• **OBJECTIVE**: Print every line of the listing exactly, please.

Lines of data
┌──
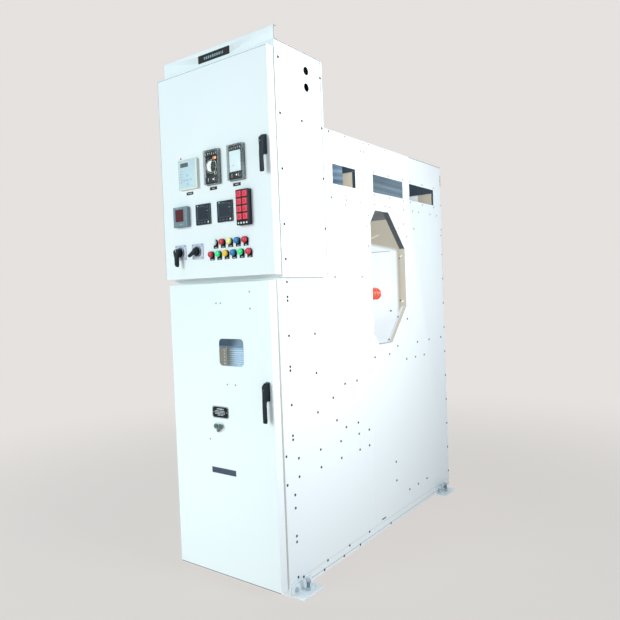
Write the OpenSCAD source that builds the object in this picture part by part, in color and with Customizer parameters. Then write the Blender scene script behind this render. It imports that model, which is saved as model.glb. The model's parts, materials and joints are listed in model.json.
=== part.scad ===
/* [Body] */
// Width of the body across its side sheets
body_w = 640; // [600:10:720]
// Depth of the body from the door frame to the rear covers
body_d = 1765; // [1740:5:1900]
// Height of the roof above the floor
body_h = 2150; // [2120:5:2300]
// Thickness of the sheet steel
sheet = 2; // [1.5:0.5:3]
// Depth of the door frame's posts, seen at the sides
frame_d = 40; // [30:5:60]
// Width of the face that each door closes on
face_w = 22; // [20:1:26]
// Where the front side sheets meet the rear ones, from the door frame
seam_y = 775; // [760:5:780]

/* [Base and feet] */
// Height of the base channel
base_h = 40; // [40:5:60]
// Thickness of the base channel's steel
base_t = 3; // [2:0.5:5]
// Width of the base channel's flanges
base_flange = 40; // [36:2:60]
// Distance between the front and the rear foot brackets
foot_dy = 1530; // [1400:10:1560]
// Door frame to the middle of the front foot brackets
foot_front = 82; // [80:1:120]
// Length of a foot bracket along the side
foot_len = 145; // [140:5:180]
// Width of a foot bracket out from the side
foot_out = 75; // [75:5:100]
// Thickness of a foot bracket
foot_t = 8; // [6:1:10]
// Radius of the anchor holes
anchor_r = 9; // [7:0.5:10]
// Bracket middle to its anchor hole, towards the middle of the cabinet
anchor_shift = 42; // [40:1:50]

/* [Low-voltage chamber] */
// How far the chamber stands out past each side of the body
lv_over = 30; // [20:5:40]
// Depth of the chamber
lv_d = 356; // [320:2:400]
// Height of the chamber's underside above the floor
lv_z = 1425; // [1420:5:1450]
// Height of the chamber
lv_h = 1022; // [1010:2:1060]
// Height of the upstand on the chamber's front
upstand_h = 59; // [40:1:80]
// Radius of the wireway holes in the chamber's sides
wire_hole_r = 19; // [12:1:24]

/* [Doors] */
// Depth of the low-voltage door's folded edge
lv_door_t = 42; // [36:1:50]
// Gap between the low-voltage door and the chamber
lv_gap = 8; // [7:0.5:10]
// Chamber underside to the low-voltage door's lower edge
lv_door_lift = 12; // [6:1:20]
// Low-voltage door's upper edge to the chamber's top
lv_door_drop = 37; // [20:1:45]
// Depth of the breaker door's folded edge
bk_door_t = 45; // [40:1:55]
// Gap between the breaker door and its frame
bk_gap = 12; // [10:0.5:14]
// Breaker door's upper edge to the chamber's underside
bk_door_drop = 14; // [10:1:20]
// Width of the door seals
seal_w = 10; // [8:0.5:11]
// Radius of the hinge barrels
barrel_r = 4.5; // [4:0.1:4.6]
// Radius of the hinge pins
pin_r = 2.5; // [2:0.1:3]
// Radial clearance of a pin or a shaft in its hole
run_fit = 0.08; // [0.05:0.01:0.1]

/* [Side openings] */
// Roof to the duct openings' upper edge
duct_drop = 163; // [150:1:180]
// Height of the duct openings
duct_h = 99; // [80:1:110]
// Busbar opening along the side
oct_w = 397; // [380:1:400]
// Height of the busbar opening
oct_h = 746; // [720:1:750]
// Depth of the collar round the busbar opening
collar_d = 33; // [28:1:80]

/* [Compartments] */
// Door frame to the partition that carries the spouts
spout_y = 790; // [785:1:796]
// Door frame to the busbar compartment's rear wall
busbar_y = 1238; // [1236:1:1250]
// Height of the busbar compartment's floor
busbar_z = 1010; // [1005:1:1014]
// Roof to the gas duct's floor
duct_floor_drop = 330; // [310:1:340]

/* [Breaker] */
// Distance between the phases
phase = 150; // [150:1:165]
// Height of the upper contacts
upper_z = 1100; // [1095:1:1105]
// Height of the lower contacts
lower_z = 790; // [785:1:795]
// Travel of the truck from service to test
rack_travel = 200; // [180:5:200]
// Radius of the truck's wheels
wheel_r = 32; // [30:1:34]
// Radius of a vacuum interrupter
vi_r = 44; // [36:1:46]
// Stroke of the moving contacts
stroke = 9; // [6:0.5:10]
// Outer radius of a spout
spout_r = 70; // [66:1:71]

/* [Front instruments] */
// Side of the square panel meters
meter = 96; // [90:1:100]
// Distance between the panel meters
meter_pitch = 140; // [120:1:141]
// Distance between the lamps
lamp_pitch = 46.4; // [40:0.2:47]
// Radius of a lamp's bezel
lamp_r = 14.5; // [12:0.5:16]
// Width of the flush relays' covers
relay_w = 92; // [80:1:96]
// Height of the flush relays' covers
relay_h = 158; // [140:1:164]
// How far the covers stand out from the door
relay_d = 20; // [16:1:40]
// Travel of the annunciator's buttons
key_travel = 1.5; // [1:0.1:2]

/* [Hidden] */

// Colours
white = [0.93, 0.97, 0.97];
galvanised = [0.62, 0.68, 0.72];
zinc = [0.72, 0.75, 0.78];
copper = [0.75, 0.45, 0.30];
epoxy = [0.80, 0.30, 0.18];
black = [0.13, 0.15, 0.18];
rubber = [0.10, 0.10, 0.10];
pale = [0.80, 0.83, 0.84];

// Planes of the body: half width, front and rear
hw = body_w / 2;
yf = -foot_dy / 2 - foot_front;
yr = yf + body_d;
inner_x = hw - sheet;
roof_z = body_h - sheet;
duct_z = body_h - duct_drop - duct_h;
duct_floor_z = body_h - duct_floor_drop;
cut = 1;
seam = 0.5;

// Planes of the low-voltage chamber and the two doors
lv_hw = hw + lv_over;
lv_top = lv_z + lv_h;
lv_back = yf + lv_d;
lv_rear = yf - lv_gap;
lv_face = lv_rear - lv_door_t;
lv_door_z0 = lv_z + lv_door_lift;
lv_door_z1 = lv_top - lv_door_drop;
bk_rear = yf - bk_gap;
bk_face = bk_rear - bk_door_t;
bk_door_z0 = base_h - sheet;
bk_door_z1 = lv_z - bk_door_drop;
seal_inset = face_w - seal_w;
seal_slack = 0.4;

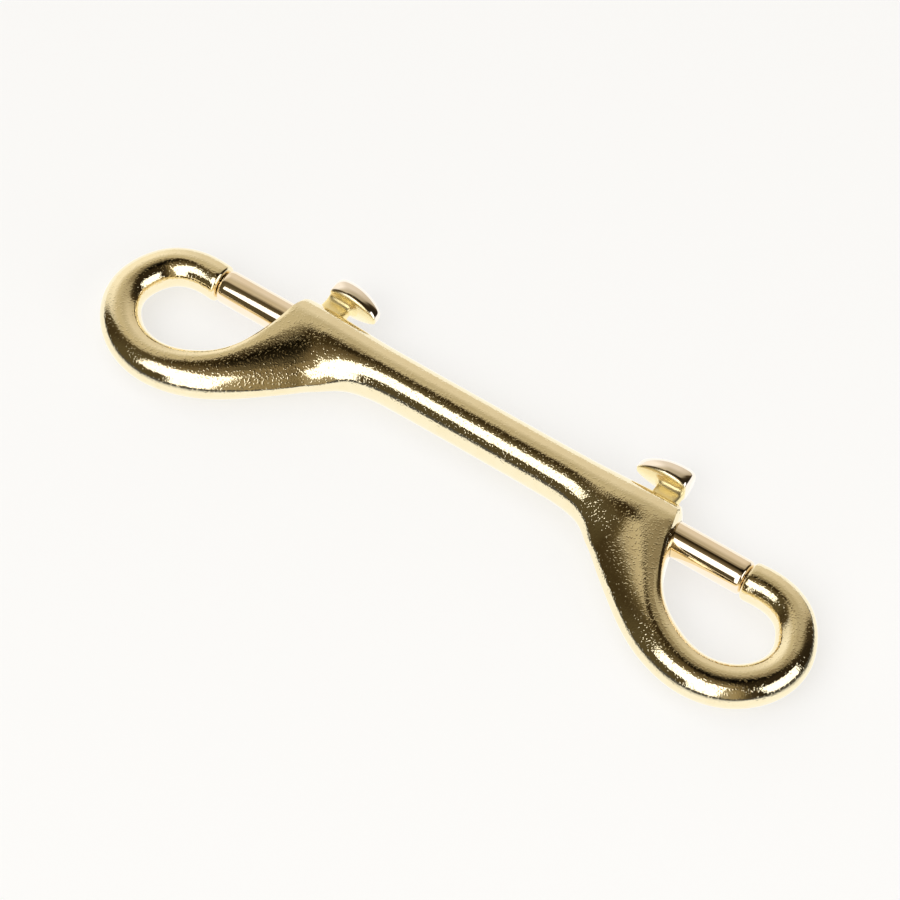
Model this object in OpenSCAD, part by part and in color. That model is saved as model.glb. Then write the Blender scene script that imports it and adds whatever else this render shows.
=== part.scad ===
// Double-ended bolt snap in cast brass, lying flat on its side.
// The bolts run along X, the two hooks bulge towards -Y, the thumb studs
// point towards +Y, and Z is up. The right end is drawn and the left end
// is its mirror image.

/* [Casting] */

// overall length over the two hooks (mm)
overall_length = 112.5; // [108:0.5:130]
// depth of a hook below the bolt axis (mm)
hook_depth = 18.9; // [17:0.1:22]
// diameter of the plain shank (mm)
shank_diameter = 7.5; // [7:0.1:9]
// diameter of the barrel at its mouth (mm)
mouth_diameter = 8.4; // [7.8:0.1:10]
// diameter of the hook at its nose (mm)
nose_diameter = 5.5; // [5.2:0.1:6.5]
// in-plane width of the hook where it leaves the barrel (mm)
spine_width = 7.5; // [6.5:0.1:8.5]
// rounding of the nose's end face (mm)
nose_rounding = 0.6; // [0.2:0.1:0.8]

/* [Bolt] */

// diameter of the sliding bolt (mm)
bolt_diameter = 4.9; // [4.4:0.1:5.1]
// radial clearance of the bolt in its bore (mm)
bolt_clearance = 0.06; // [0.03:0.01:0.1]
// length of the bolt (mm)
bolt_length = 23; // [21:0.5:24]
// rounding of the bolt's tip (mm)
tip_rounding = 0.8; // [0.3:0.1:1]
// gap between the closed bolt and the nose (mm)
closing_gap = 0.05; // [0.03:0.01:0.2]
// distance the bolt slides back (mm)
bolt_travel = 11.4; // [9:0.1:11.4]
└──
• **RESPONSE FOR THIS EXERCISE**:
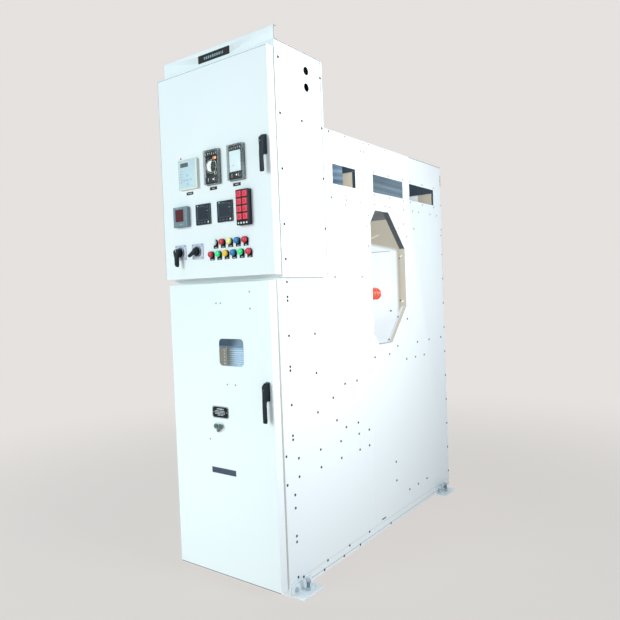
Write the OpenSCAD source that builds the object in this picture part by part, in color and with Customizer parameters. Then write the Blender scene script behind this render. It imports that model, which is saved as model.glb. The model's parts, materials and joints are listed in model.json.
=== part.scad ===
/* [Body] */
// Width of the body across its side sheets
body_w = 640; // [600:10:720]
// Depth of the body from the door frame to the rear covers
body_d = 1765; // [1740:5:1900]
// Height of the roof above the floor
body_h = 2150; // [2120:5:2300]
// Thickness of the sheet steel
sheet = 2; // [1.5:0.5:3]
// Depth of the door frame's posts, seen at the sides
frame_d = 40; // [30:5:60]
// Width of the face that each door closes on
face_w = 22; // [20:1:26]
// Where the front side sheets meet the rear ones, from the door frame
seam_y = 775; // [760:5:780]

/* [Base and feet] */
// Height of the base channel
base_h = 40; // [40:5:60]
// Thickness of the base channel's steel
base_t = 3; // [2:0.5:5]
// Width of the base channel's flanges
base_flange = 40; // [36:2:60]
// Distance between the front and the rear foot brackets
foot_dy = 1530; // [1400:10:1560]
// Door frame to the middle of the front foot brackets
foot_front = 82; // [80:1:120]
// Length of a foot bracket along the side
foot_len = 145; // [140:5:180]
// Width of a foot bracket out from the side
foot_out = 75; // [75:5:100]
// Thickness of a foot bracket
foot_t = 8; // [6:1:10]
// Radius of the anchor holes
anchor_r = 9; // [7:0.5:10]
// Bracket middle to its anchor hole, towards the middle of the cabinet
anchor_shift = 42; // [40:1:50]

/* [Low-voltage chamber] */
// How far the chamber stands out past each side of the body
lv_over = 30; // [20:5:40]
// Depth of the chamber
lv_d = 356; // [320:2:400]
// Height of the chamber's underside above the floor
lv_z = 1425; // [1420:5:1450]
// Height of the chamber
lv_h = 1022; // [1010:2:1060]
// Height of the upstand on the chamber's front
upstand_h = 59; // [40:1:80]
// Radius of the wireway holes in the chamber's sides
wire_hole_r = 19; // [12:1:24]

/* [Doors] */
// Depth of the low-voltage door's folded edge
lv_door_t = 42; // [36:1:50]
// Gap between the low-voltage door and the chamber
lv_gap = 8; // [7:0.5:10]
// Chamber underside to the low-voltage door's lower edge
lv_door_lift = 12; // [6:1:20]
// Low-voltage door's upper edge to the chamber's top
lv_door_drop = 37; // [20:1:45]
// Depth of the breaker door's folded edge
bk_door_t = 45; // [40:1:55]
// Gap between the breaker door and its frame
bk_gap = 12; // [10:0.5:14]
// Breaker door's upper edge to the chamber's underside
bk_door_drop = 14; // [10:1:20]
// Width of the door seals
seal_w = 10; // [8:0.5:11]
// Radius of the hinge barrels
barrel_r = 4.5; // [4:0.1:4.6]
// Radius of the hinge pins
pin_r = 2.5; // [2:0.1:3]
// Radial clearance of a pin or a shaft in its hole
run_fit = 0.08; // [0.05:0.01:0.1]

/* [Side openings] */
// Roof to the duct openings' upper edge
duct_drop = 163; // [150:1:180]
// Height of the duct openings
duct_h = 99; // [80:1:110]
// Busbar opening along the side
oct_w = 397; // [380:1:400]
// Height of the busbar opening
oct_h = 746; // [720:1:750]
// Depth of the collar round the busbar opening
collar_d = 33; // [28:1:80]

/* [Compartments] */
// Door frame to the partition that carries the spouts
spout_y = 790; // [785:1:796]
// Door frame to the busbar compartment's rear wall
busbar_y = 1238; // [1236:1:1250]
// Height of the busbar compartment's floor
busbar_z = 1010; // [1005:1:1014]
// Roof to the gas duct's floor
duct_floor_drop = 330; // [310:1:340]

/* [Breaker] */
// Distance between the phases
phase = 150; // [150:1:165]
// Height of the upper contacts
upper_z = 1100; // [1095:1:1105]
// Height of the lower contacts
lower_z = 790; // [785:1:795]
// Travel of the truck from service to test
rack_travel = 200; // [180:5:200]
// Radius of the truck's wheels
wheel_r = 32; // [30:1:34]
// Radius of a vacuum interrupter
vi_r = 44; // [36:1:46]
// Stroke of the moving contacts
stroke = 9; // [6:0.5:10]
// Outer radius of a spout
spout_r = 70; // [66:1:71]

/* [Front instruments] */
// Side of the square panel meters
meter = 96; // [90:1:100]
// Distance between the panel meters
meter_pitch = 140; // [120:1:141]
// Distance between the lamps
lamp_pitch = 46.4; // [40:0.2:47]
// Radius of a lamp's bezel
lamp_r = 14.5; // [12:0.5:16]
// Width of the flush relays' covers
relay_w = 92; // [80:1:96]
// Height of the flush relays' covers
relay_h = 158; // [140:1:164]
// How far the covers stand out from the door
relay_d = 20; // [16:1:40]
// Travel of the annunciator's buttons
key_travel = 1.5; // [1:0.1:2]

/* [Hidden] */

// Colours
white = [0.93, 0.97, 0.97];
galvanised = [0.62, 0.68, 0.72];
zinc = [0.72, 0.75, 0.78];
copper = [0.75, 0.45, 0.30];
epoxy = [0.80, 0.30, 0.18];
black = [0.13, 0.15, 0.18];
rubber = [0.10, 0.10, 0.10];
pale = [0.80, 0.83, 0.84];

// Planes of the body: half width, front and rear
hw = body_w / 2;
yf = -foot_dy / 2 - foot_front;
yr = yf + body_d;
inner_x = hw - sheet;
roof_z = body_h - sheet;
duct_z = body_h - duct_drop - duct_h;
duct_floor_z = body_h - duct_floor_drop;
cut = 1;
seam = 0.5;

// Planes of the low-voltage chamber and the two doors
lv_hw = hw + lv_over;
lv_top = lv_z + lv_h;
lv_back = yf + lv_d;
lv_rear = yf - lv_gap;
lv_face = lv_rear - lv_door_t;
lv_door_z0 = lv_z + lv_door_lift;
lv_door_z1 = lv_top - lv_door_drop;
bk_rear = yf - bk_gap;
bk_face = bk_rear - bk_door_t;
bk_door_z0 = base_h - sheet;
bk_door_z1 = lv_z - bk_door_drop;
seal_inset = face_w - seal_w;
seal_slack = 0.4;

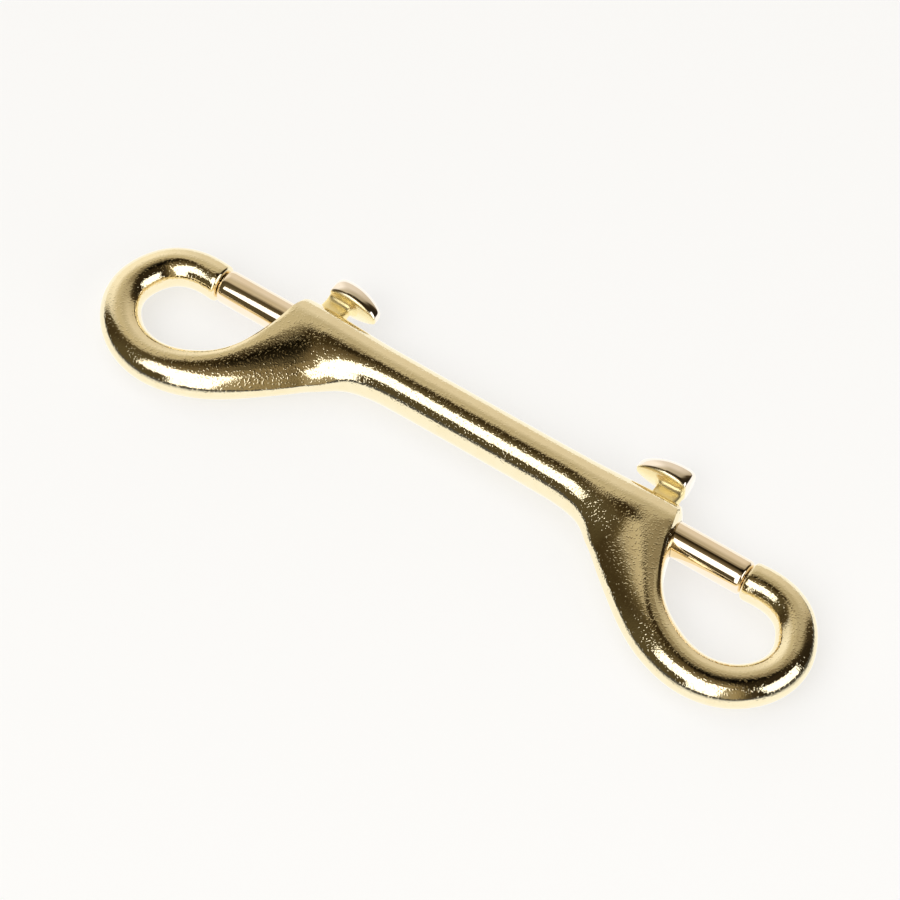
Model this object in OpenSCAD, part by part and in color. That model is saved as model.glb. Then write the Blender scene script that imports it and adds whatever else this render shows.
=== part.scad ===
// Double-ended bolt snap in cast brass, lying flat on its side.
// The bolts run along X, the two hooks bulge towards -Y, the thumb studs
// point towards +Y, and Z is up. The right end is drawn and the left end
// is its mirror image.

/* [Casting] */

// overall length over the two hooks (mm)
overall_length = 112.5; // [108:0.5:130]
// depth of a hook below the bolt axis (mm)
hook_depth = 18.9; // [17:0.1:22]
// diameter of the plain shank (mm)
shank_diameter = 7.5; // [7:0.1:9]
// diameter of the barrel at its mouth (mm)
mouth_diameter = 8.4; // [7.8:0.1:10]
// diameter of the hook at its nose (mm)
nose_diameter = 5.5; // [5.2:0.1:6.5]
// in-plane width of the hook where it leaves the barrel (mm)
spine_width = 7.5; // [6.5:0.1:8.5]
// rounding of the nose's end face (mm)
nose_rounding = 0.6; // [0.2:0.1:0.8]

/* [Bolt] */

// diameter of the sliding bolt (mm)
bolt_diameter = 4.9; // [4.4:0.1:5.1]
// radial clearance of the bolt in its bore (mm)
bolt_clearance = 0.06; // [0.03:0.01:0.1]
// length of the bolt (mm)
bolt_length = 23; // [21:0.5:24]
// rounding of the bolt's tip (mm)
tip_rounding = 0.8; // [0.3:0.1:1]
// gap between the closed bolt and the nose (mm)
closing_gap = 0.05; // [0.03:0.01:0.2]
// distance the bolt slides back (mm)
bolt_travel = 11.4; // [9:0.1:11.4]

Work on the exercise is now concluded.